● GOAL OF THE EXERCISE
Give the data again, word for word.

● DATA EXCERPT
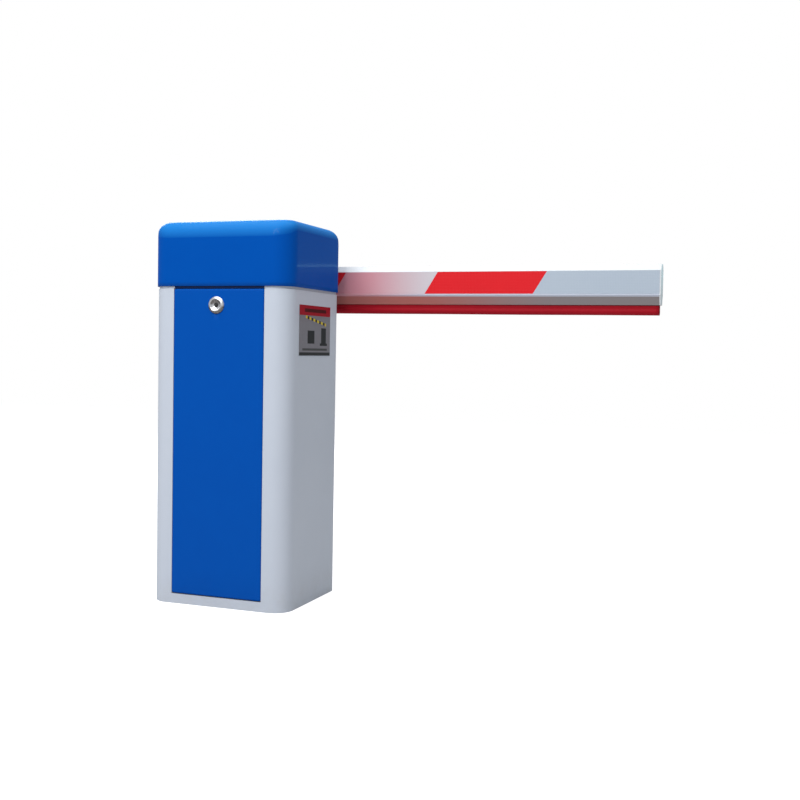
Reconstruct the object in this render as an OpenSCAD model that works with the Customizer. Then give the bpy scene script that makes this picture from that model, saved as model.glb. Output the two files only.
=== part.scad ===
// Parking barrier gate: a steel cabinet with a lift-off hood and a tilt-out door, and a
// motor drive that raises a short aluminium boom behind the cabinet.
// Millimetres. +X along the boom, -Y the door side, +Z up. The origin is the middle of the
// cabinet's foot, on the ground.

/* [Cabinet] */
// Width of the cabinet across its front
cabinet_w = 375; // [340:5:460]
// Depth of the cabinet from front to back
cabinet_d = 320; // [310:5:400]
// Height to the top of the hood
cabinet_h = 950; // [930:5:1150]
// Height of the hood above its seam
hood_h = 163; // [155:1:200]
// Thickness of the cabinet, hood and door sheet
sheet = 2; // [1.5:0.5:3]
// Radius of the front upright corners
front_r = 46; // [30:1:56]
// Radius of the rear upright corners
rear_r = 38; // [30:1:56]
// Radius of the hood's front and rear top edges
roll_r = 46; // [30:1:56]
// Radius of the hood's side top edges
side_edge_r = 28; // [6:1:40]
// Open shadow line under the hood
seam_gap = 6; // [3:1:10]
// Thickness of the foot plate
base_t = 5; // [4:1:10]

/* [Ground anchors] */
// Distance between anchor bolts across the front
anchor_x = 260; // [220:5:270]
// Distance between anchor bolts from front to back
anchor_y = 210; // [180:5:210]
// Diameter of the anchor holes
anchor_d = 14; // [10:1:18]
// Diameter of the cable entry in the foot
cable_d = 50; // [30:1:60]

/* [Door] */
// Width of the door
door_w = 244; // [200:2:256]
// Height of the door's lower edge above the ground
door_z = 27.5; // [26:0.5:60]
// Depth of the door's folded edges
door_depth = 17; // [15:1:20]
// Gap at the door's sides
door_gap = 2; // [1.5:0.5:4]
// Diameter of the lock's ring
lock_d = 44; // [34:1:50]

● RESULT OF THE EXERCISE
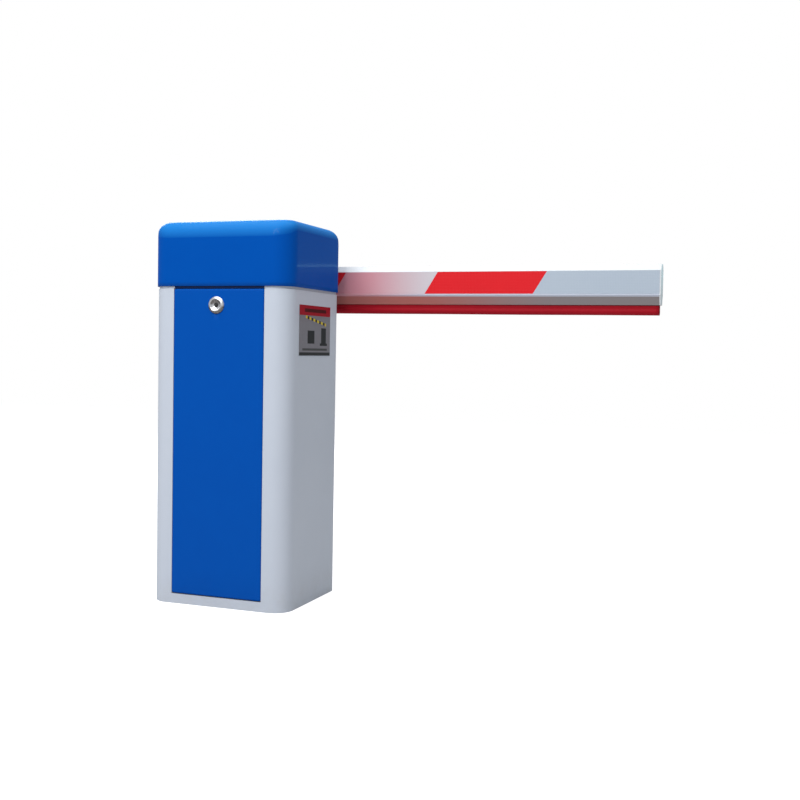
Reconstruct the object in this render as an OpenSCAD model that works with the Customizer. Then give the bpy scene script that makes this picture from that model, saved as model.glb. Output the two files only.
=== part.scad ===
// Parking barrier gate: a steel cabinet with a lift-off hood and a tilt-out door, and a
// motor drive that raises a short aluminium boom behind the cabinet.
// Millimetres. +X along the boom, -Y the door side, +Z up. The origin is the middle of the
// cabinet's foot, on the ground.

/* [Cabinet] */
// Width of the cabinet across its front
cabinet_w = 375; // [340:5:460]
// Depth of the cabinet from front to back
cabinet_d = 320; // [310:5:400]
// Height to the top of the hood
cabinet_h = 950; // [930:5:1150]
// Height of the hood above its seam
hood_h = 163; // [155:1:200]
// Thickness of the cabinet, hood and door sheet
sheet = 2; // [1.5:0.5:3]
// Radius of the front upright corners
front_r = 46; // [30:1:56]
// Radius of the rear upright corners
rear_r = 38; // [30:1:56]
// Radius of the hood's front and rear top edges
roll_r = 46; // [30:1:56]
// Radius of the hood's side top edges
side_edge_r = 28; // [6:1:40]
// Open shadow line under the hood
seam_gap = 6; // [3:1:10]
// Thickness of the foot plate
base_t = 5; // [4:1:10]

/* [Ground anchors] */
// Distance between anchor bolts across the front
anchor_x = 260; // [220:5:270]
// Distance between anchor bolts from front to back
anchor_y = 210; // [180:5:210]
// Diameter of the anchor holes
anchor_d = 14; // [10:1:18]
// Diameter of the cable entry in the foot
cable_d = 50; // [30:1:60]

/* [Door] */
// Width of the door
door_w = 244; // [200:2:256]
// Height of the door's lower edge above the ground
door_z = 27.5; // [26:0.5:60]
// Depth of the door's folded edges
door_depth = 17; // [15:1:20]
// Gap at the door's sides
door_gap = 2; // [1.5:0.5:4]
// Diameter of the lock's ring
lock_d = 44; // [34:1:50]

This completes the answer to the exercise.